田中城ミニミュージアム(熊本県和水町)後編
お墓参りからの~田中城
田中城ミニミュージアムの目玉は、
豊臣秀吉軍が作成した
田中城攻略時の陣取図です。
こちらは複製ですが、
450年も前に描かれたものを
目の当たりできるとは、
なんと幸運なことでしょうか。
そして、
この陣取図に出会えたのは、
こちらの方のお導きだったようなのです。
僕たちが田中城に行く一ヶ月前、
山口の旅でお参りしたのですが、
なんと、この方が、
田中城攻めの総大将だったのです!
この当時は小早川隆景の養子で、
小早川秀包と名乗っていました。
この年(天正十五年)秀包さんが、
13万石の久留米城主に大抜擢されたのも
田中城攻略の功績も一因でしょう。
歴史の色んな繋がりを知ることが出来、
秀包さんのお導きに感謝です!
3Dジオラママッピング
外観が「お城風」の小学校跡の一角が、
田中城ミニミュージアムとして活用されています。
入口。
コンパクトな室内ですが、
中身はギッシリ詰まっています(笑)
パネル展示には、
地元の英雄、
金栗四三さんもいらっしゃいますね。
そして、ここでの注目は
最先端技術を駆使した
田中城の戦いを再現した、
「3Dジオラママッピング」です。
誰もいないので、
僕たち二人で独占(笑)
冒頭に書いた陣取図、
「辺春和仁仕寄陣取図」
解説を書き出すと次のようになります。
「ここ和水町にある田中城は、
肥後国衆のひとりである
和仁氏の居城でした。
天正15年(1587)に勃発した
「肥後国衆一揆」では、
和仁氏や辺春氏などが
立て籠もる最終拠点となっていました。
その際、豊臣秀吉軍が作成した
「辺春和仁仕寄陣取図」は
日本最古の陣取図として知られています。
この絵図によると、
田中城の周りに二重の柵列を設け、
田中城の西に総大将小早川秀包軍、
その南隣に安国寺恵瓊軍、
南に立花宗茂軍、東に筑紫軍、
北に鍋島直茂および肥前衆が
取り囲んでいます。
さらに「軍中法度」
(作戦の間、陣中で守るべき禁令)などが
書き込まれており、
当時の合戦の指揮が
どのようなものであったかを伺わせます。

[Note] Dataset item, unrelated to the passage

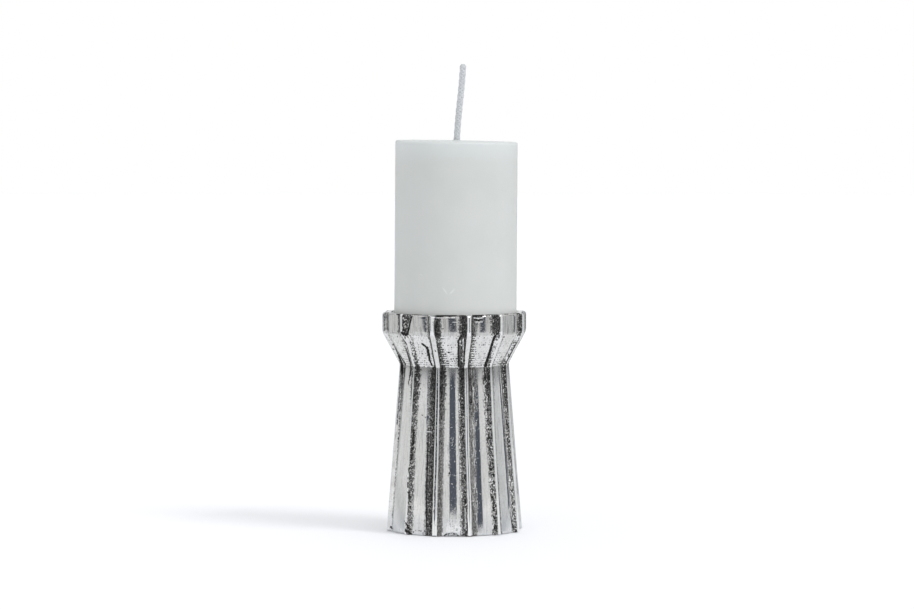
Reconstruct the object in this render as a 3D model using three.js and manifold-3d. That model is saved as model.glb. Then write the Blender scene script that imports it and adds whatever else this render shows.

」
ここで書かれた「軍中法度」の
現代語訳は以下になります。
「一.喧嘩をしてはいけない。
一.商品の値段を強引に値切ったり、
おどして安く買い叩いたりしてはいけない。
一.戦の指揮は安国寺恵瓊と
小早川秀包の指示に従い、
めいめい勝手に戦ってはいけない。
陣地を築いたりするのも、
安国寺と小早川の命令に従い、
勝手にやってはいけない。」
これを読むと、
安国寺恵瓊が総大将である
毛利秀包をかなりサポートしていた事が
よくわかりますね。
航空写真に陣取図を重ねたもの。
そして、
いよいよ3Dジオラママッピングの
スタートです。
4言語に対応。
始まった!
攻略前の状態。
城が陥落する瞬間。
武士たちの動きが素晴らしく、
めっちゃ分かりやすい!
ホント素晴らしいものと出会えましたよ!
パネル展示
マッピングで感動した後はパネルの観覧へ。
中世、ここには多くの城があったのです。
国衆の力が強く、
支配するのが難しかった熊本、
国主となっていた、
佐々成政は力ずくで
国衆を抑えようとして失敗、
秀吉は怒って切腹させています。
天正15年(1587)が、
秀吉の九州征伐における
山場だったようです。
田中城と和仁氏。
和仁氏について、
分かっている家系は三代。
田中城は1370年頃
築造されたようですが、
詳しいことはわからないようです。
歴史年表を熱心に見る妻。
昔は全く興味なかったのですが、
今は180度変わっています(笑)
田中城からの発掘物
発掘現場写真と
現物の展示を見学。
鉄砲玉がありますね!
きっと今でも埋まっているはずです(笑)
上尾城跡のジオラマ。
支城的なものだったのかな?
和水町の製鉄炉跡
こちらは発掘された
実物大模型が展示されています。
先程のマッピングといい、
この模型といい、
和水町の「本気度」に
心から敬服ですね!
11世紀後半(平安時代)の
製鉄所跡だと書かれていますので、
田中城よりもかなり先輩ですね。
ビデオがまた秀逸。
ここまでで見学は終了です。
田中城ミニミュージアム、
名前は「ミニ」ですが、
職員さんの親切な対応も含め、
中身は間違いなく「ビッグ」。
未来に向けて、
田中城ミニミュージアムの
より一層の繁栄を願って止みません。